- [What is expected]: The required output is the exact run of lines from the line containing "The FreeCAD and" to the line containing "return n.mix(n.times(mask, amount), ground, given[tint", inclusive, and nothing besides.
━━━━━━━━━━
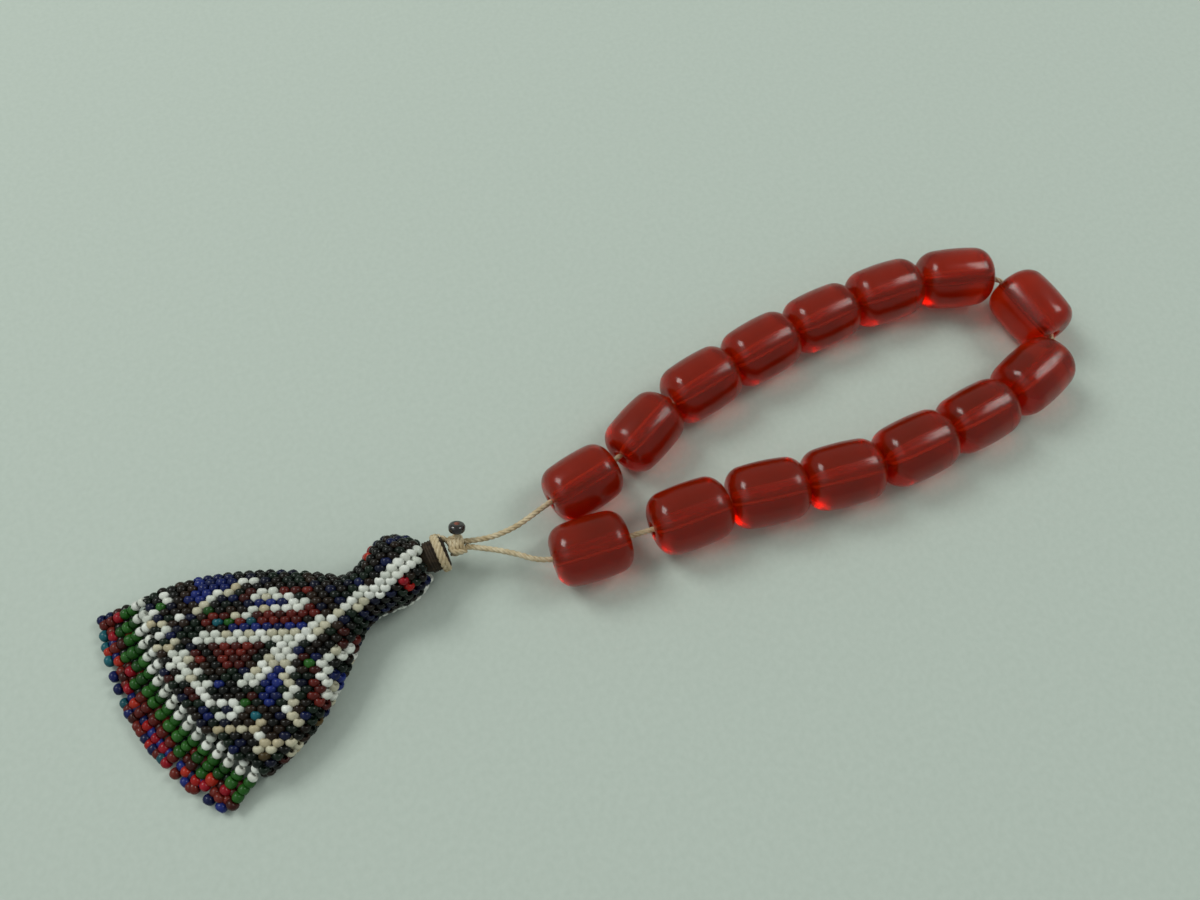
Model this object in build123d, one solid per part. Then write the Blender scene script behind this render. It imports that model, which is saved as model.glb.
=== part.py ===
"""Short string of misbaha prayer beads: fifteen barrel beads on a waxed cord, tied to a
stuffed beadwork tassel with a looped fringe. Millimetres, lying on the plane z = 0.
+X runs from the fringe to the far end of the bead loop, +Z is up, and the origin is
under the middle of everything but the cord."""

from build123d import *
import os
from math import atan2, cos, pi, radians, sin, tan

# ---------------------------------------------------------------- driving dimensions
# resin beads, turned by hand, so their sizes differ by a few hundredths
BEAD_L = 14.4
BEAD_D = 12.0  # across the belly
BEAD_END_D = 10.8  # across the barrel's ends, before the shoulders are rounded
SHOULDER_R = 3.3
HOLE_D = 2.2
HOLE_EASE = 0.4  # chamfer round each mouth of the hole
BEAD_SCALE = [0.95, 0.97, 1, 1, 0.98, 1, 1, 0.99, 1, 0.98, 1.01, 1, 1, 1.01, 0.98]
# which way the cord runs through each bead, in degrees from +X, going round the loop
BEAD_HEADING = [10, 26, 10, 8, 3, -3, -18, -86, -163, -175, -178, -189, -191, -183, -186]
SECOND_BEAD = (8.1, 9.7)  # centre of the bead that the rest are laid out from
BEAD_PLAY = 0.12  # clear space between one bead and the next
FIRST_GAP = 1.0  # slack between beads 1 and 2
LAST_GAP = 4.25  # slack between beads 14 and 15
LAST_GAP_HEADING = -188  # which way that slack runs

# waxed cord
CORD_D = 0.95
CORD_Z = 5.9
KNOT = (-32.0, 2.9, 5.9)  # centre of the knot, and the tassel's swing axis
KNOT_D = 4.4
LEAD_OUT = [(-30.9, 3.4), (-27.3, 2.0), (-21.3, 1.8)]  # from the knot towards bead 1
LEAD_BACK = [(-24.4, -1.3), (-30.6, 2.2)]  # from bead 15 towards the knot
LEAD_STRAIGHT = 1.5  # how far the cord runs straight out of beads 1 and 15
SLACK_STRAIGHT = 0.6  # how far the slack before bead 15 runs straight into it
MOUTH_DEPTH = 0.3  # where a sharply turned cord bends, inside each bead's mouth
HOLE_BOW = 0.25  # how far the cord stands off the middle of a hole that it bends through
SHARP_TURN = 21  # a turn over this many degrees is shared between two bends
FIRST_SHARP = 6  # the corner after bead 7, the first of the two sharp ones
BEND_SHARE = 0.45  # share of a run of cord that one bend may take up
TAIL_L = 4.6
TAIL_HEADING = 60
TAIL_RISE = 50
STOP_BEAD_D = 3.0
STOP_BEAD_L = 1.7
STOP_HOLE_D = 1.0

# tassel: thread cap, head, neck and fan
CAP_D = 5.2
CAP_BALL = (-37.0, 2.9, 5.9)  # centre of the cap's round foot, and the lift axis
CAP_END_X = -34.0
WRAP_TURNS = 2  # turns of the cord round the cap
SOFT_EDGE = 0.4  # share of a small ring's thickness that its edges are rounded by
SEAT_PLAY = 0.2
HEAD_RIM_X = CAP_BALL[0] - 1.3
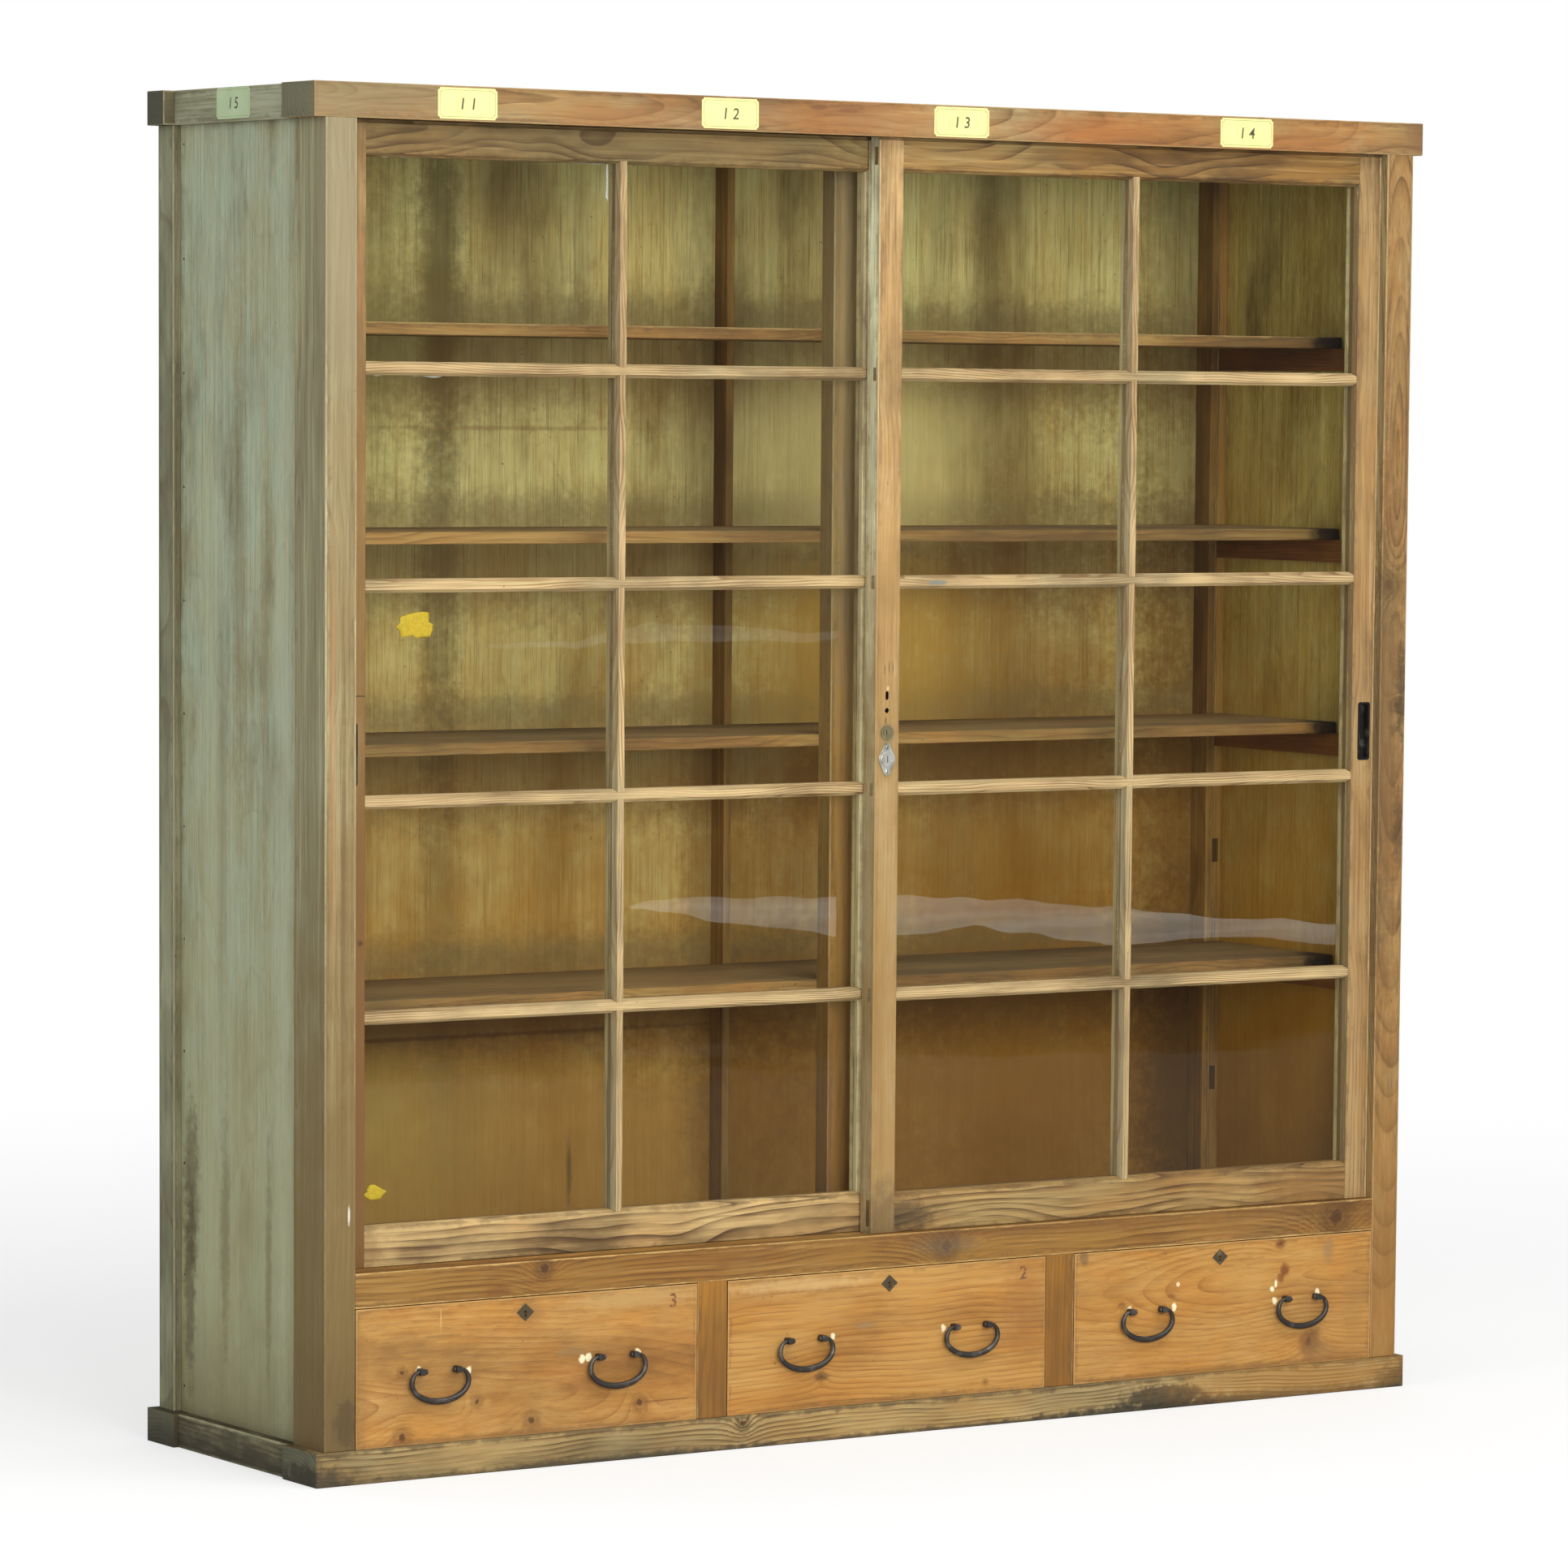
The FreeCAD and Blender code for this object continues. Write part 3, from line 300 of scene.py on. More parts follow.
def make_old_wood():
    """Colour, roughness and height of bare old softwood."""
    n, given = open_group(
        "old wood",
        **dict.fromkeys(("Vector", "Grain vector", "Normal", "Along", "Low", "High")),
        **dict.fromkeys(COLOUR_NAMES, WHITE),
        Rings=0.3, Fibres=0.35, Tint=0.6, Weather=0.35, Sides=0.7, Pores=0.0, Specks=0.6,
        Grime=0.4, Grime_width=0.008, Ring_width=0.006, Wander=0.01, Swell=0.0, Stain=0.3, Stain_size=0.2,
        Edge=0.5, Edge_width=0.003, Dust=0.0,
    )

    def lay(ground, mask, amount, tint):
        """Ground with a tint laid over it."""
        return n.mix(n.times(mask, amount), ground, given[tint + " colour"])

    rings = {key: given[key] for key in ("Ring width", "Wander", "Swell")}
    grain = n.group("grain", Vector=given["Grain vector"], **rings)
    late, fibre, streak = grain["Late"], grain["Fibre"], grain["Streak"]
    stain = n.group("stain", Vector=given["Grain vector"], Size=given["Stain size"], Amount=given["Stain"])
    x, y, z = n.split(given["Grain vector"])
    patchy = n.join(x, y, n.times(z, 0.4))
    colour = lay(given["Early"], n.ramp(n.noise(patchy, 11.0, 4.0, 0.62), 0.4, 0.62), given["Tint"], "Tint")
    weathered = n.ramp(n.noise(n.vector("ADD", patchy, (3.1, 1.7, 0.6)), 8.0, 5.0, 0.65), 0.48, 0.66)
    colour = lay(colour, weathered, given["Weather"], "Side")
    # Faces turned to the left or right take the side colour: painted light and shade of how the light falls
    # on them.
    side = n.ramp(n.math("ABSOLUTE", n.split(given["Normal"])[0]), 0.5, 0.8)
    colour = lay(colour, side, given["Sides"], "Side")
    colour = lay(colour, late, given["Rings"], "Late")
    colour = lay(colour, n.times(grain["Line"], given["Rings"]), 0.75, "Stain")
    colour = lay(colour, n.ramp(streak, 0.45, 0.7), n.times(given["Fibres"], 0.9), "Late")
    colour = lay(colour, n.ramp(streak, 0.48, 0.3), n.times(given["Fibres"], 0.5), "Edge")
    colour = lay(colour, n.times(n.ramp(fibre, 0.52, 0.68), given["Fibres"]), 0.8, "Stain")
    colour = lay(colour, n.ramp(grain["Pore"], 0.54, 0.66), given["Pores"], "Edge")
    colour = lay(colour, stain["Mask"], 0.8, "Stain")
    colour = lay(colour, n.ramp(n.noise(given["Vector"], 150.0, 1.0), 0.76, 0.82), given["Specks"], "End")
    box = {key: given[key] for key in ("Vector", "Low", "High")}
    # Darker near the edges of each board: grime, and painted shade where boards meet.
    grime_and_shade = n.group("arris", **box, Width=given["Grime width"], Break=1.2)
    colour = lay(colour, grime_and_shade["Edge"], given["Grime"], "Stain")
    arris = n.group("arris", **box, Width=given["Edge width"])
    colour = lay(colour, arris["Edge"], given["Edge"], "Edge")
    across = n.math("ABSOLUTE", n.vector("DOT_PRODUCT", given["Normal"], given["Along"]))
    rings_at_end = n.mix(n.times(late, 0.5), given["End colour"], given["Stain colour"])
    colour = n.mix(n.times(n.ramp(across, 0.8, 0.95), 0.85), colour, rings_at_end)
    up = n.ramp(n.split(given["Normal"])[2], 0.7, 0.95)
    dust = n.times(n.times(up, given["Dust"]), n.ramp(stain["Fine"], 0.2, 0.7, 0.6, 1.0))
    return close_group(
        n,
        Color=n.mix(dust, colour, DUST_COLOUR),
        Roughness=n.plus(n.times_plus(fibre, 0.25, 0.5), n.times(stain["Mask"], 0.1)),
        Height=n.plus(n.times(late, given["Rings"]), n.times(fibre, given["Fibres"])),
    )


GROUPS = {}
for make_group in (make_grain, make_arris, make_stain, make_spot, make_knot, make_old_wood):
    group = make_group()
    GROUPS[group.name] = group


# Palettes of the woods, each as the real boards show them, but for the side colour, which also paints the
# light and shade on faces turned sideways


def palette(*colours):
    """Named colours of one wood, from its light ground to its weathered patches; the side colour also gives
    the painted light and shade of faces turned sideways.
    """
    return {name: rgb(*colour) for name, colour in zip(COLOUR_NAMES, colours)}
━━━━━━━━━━
- [Final answer]:
The FreeCAD and Blender code for this object continues. Write part 3, from line 300 of scene.py on. More parts follow.
def make_old_wood():
    """Colour, roughness and height of bare old softwood."""
    n, given = open_group(
        "old wood",
        **dict.fromkeys(("Vector", "Grain vector", "Normal", "Along", "Low", "High")),
        **dict.fromkeys(COLOUR_NAMES, WHITE),
        Rings=0.3, Fibres=0.35, Tint=0.6, Weather=0.35, Sides=0.7, Pores=0.0, Specks=0.6,
        Grime=0.4, Grime_width=0.008, Ring_width=0.006, Wander=0.01, Swell=0.0, Stain=0.3, Stain_size=0.2,
        Edge=0.5, Edge_width=0.003, Dust=0.0,
    )

    def lay(ground, mask, amount, tint):
        """Ground with a tint laid over it."""
        return n.mix(n.times(mask, amount), ground, given[tint + " colour"])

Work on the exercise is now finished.